No ano passado o distrito de Leiria contava com 18 produtores de leite, metade dos que tinha em 2017, ano dos dados mais antigos disponibilizados pelo Instituto de Financiamento da Agricultura e Pescas.
As estatísticas do IFAP revelam ainda que a produção de leite na região caiu 31% neste período, ficando-se pelos 1.489.717 quilos no ano passado.
Jorge Silva é um dos produtores que resistem. Dono de uma exploração com 500 efectivos em Alfeizerão, diz ter investido “bastante” ao longo dos últimos anos, para modernizar e automatizar a actividade e, assim, minimizar os impactos da falta de mão-de-obra.
Face aos compromissos assumidos no âmbito do projecto, não pode agora encerrar a exploração, mas garante que perde dinheiro todos os dias. Produzir um litro de leite “custa acima de 40 cêntimos”, mas o preço pago ao produtor ronda os 36 cêntimos.

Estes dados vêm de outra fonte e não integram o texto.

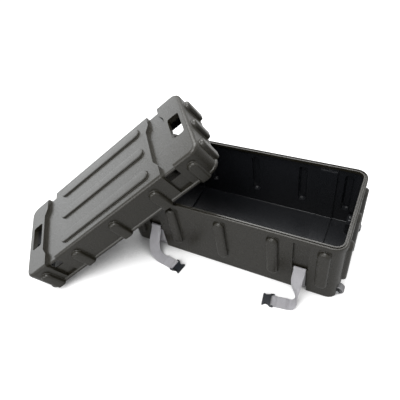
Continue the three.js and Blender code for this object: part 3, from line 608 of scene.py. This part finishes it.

“Ao fim do mês são muitos milhares de euros [de prejuízo]. Ninguém consegue suportar. Há muita gente a deixar a actividade. Este vai ser um sector sem continuidade, os jovens não querem pegar-lhe, vêem as dificuldades e as horas que é preciso trabalhar”, frisa.
Jorge Silva, que é também presidente da APROLEP, associação de produtores de leite sediada no concelho de Alcobaça, diz que nesta zona desapareceu pelo menos uma dezena de explorações nos últimos cinco anos.
E em São Bento, freguesia do concelho de Porto de Mós onde a produção de leite foi de grande monta há umas décadas, resta agora “meia dúzia, muito curta, de explorações”. Resistem ainda algumas em Leiria e noutros concelhos.
A nível nacional (ilhas incluídas), e ainda de acordo com os dados do IFAP, havia no ano passado 4018 produtores, menos 956 (19%) do que em 2017. Apesar da diminuição, a produção de leite neste período subiu 3% e em 2021 somava 159.381.468 quilos.
O último relatório da subcomissão do leite da Plataforma de Acompanhamento das Relações na Cadeia Agroalimentar revela que em dez anos (1999-2019) o número de explorações caiu 90,7% no Continente e 52,5% nos Açores (não há dados distritais).
Depois de 2019, “a redução do número de produtores ainda se agravou e os que resistem estão endividados, revoltados e desanimados”, sublinha um comunicado da APROLEP.
A associação diz ainda que o relatório da subcomissão do leite, divulgado em Janeiro, confirma o que os produtores já tinham denunciado há um ano: “o preço do leite em Portugal esteve 5 cêntimos/litro abaixo da média da UE em 2021”.
Neste ano, houve um “descalabro” nos custos de produção, aponta Jorge Silva, dizendo que entre Janeiro de 2021 e Janeiro deste ano os custos da ração subiram 42%. O preço da energia “triplicou” e os dos combustíveis “é o que se sabe”. Mas o preço por litro de leite pago ao produtor “não acompanhou” estas subidas.
O aumento de três cêntimos registado no mês passado “foi automaticamente absorvido” por nova subida, “brusca”, dos preços das rações, garante o agricultor.
Por que é que o preço pago ao produtor é tão baixo? “Só encontramos uma justificação: a aposta da grande distribuição em ter um produto barato, como chamariz para o cliente, alegando que é um produto de primeira necessidade e tem de ser barato”, diz Jorge Silva.
“É urgente que os governantes tenham uma palavra forte junto da indústria e da distribuição para um aumento imediato do preço base a pagar ao produtor para acompanhar os custos de produção”, sustenta a APROLEP.
Para a associação de Alcobaça, é ainda “essencial que o novo governo seja capaz de criar rapidamente um observatório do leite e um mecanismo capaz de actualizar os contratos e indexar o preço do leite aos custos de produção”.
Quanto ao relatório da subcomissão do leite, é visto como “um importante diagnóstico e um ponto de partida para mudar a realidade actual da crise que atravessamos”, devendo ser “alvo de estudo, debate, reflexão e base para a tomada de medidas urgentes, que deverão ser rapidamente postas em prática”.